Religion is penultimate. It is a human construction, as much as a well is. It is the container and sadly it can be the very thing that keeps us from living in communion with our brothers and sisters of other traditions. For our part, as Christians, maybe beliefs like, “Jesus is the only way to heaven” are like believing Jerusalem is the only place Jews could worship. Maybe the well by which we stand, and from which we draw our water – the religion of Christianity – is only fueling centuries-long rifts and prejudices.

Living water – as opposed to the well water of distinct religions – is divine activity around us all the time. We are nourished when we see God’s activity in the world around us. Early Christians saw God’s activity in the world in the person and life of Jesus.
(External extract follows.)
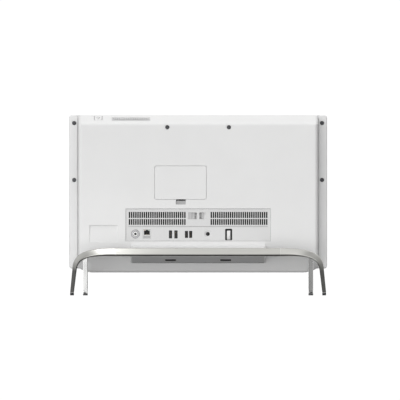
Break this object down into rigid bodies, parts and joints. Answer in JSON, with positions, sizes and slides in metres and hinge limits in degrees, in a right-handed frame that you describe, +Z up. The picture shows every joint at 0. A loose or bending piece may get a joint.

But God’s activity is not confined to a historical person who lived 2,000 years ago. God is spirit and truth, God is hope and compassion, God is healing and grace, God is justice and peace. In those we see divine action in the world. Our brothers and sisters of other faith traditions see God’s spirit moving in the same ways. When we worship the God who is spirit and truth, rather than a God who is defined by limited, particular religious beliefs, we transcend religions altogether and become one.

We don’t, of course, need to give Jesus up, or the bible, anymore than a Muslim should give up Mohammed or the Koran – but we can stop trying to contain God by saying our well is the right one; that Jesus is the only way the divine can be known in this world. The spirit of God, the ongoing activity of God, is our living water. We make sense of it through our stories, our scriptures, but those are only ultimately containers. Maybe a day is coming when we won’t need those containers, when we can come together with those people of faith from whom we are long divided and distanced and say we all worship God – the God of spirit and truth. Amen.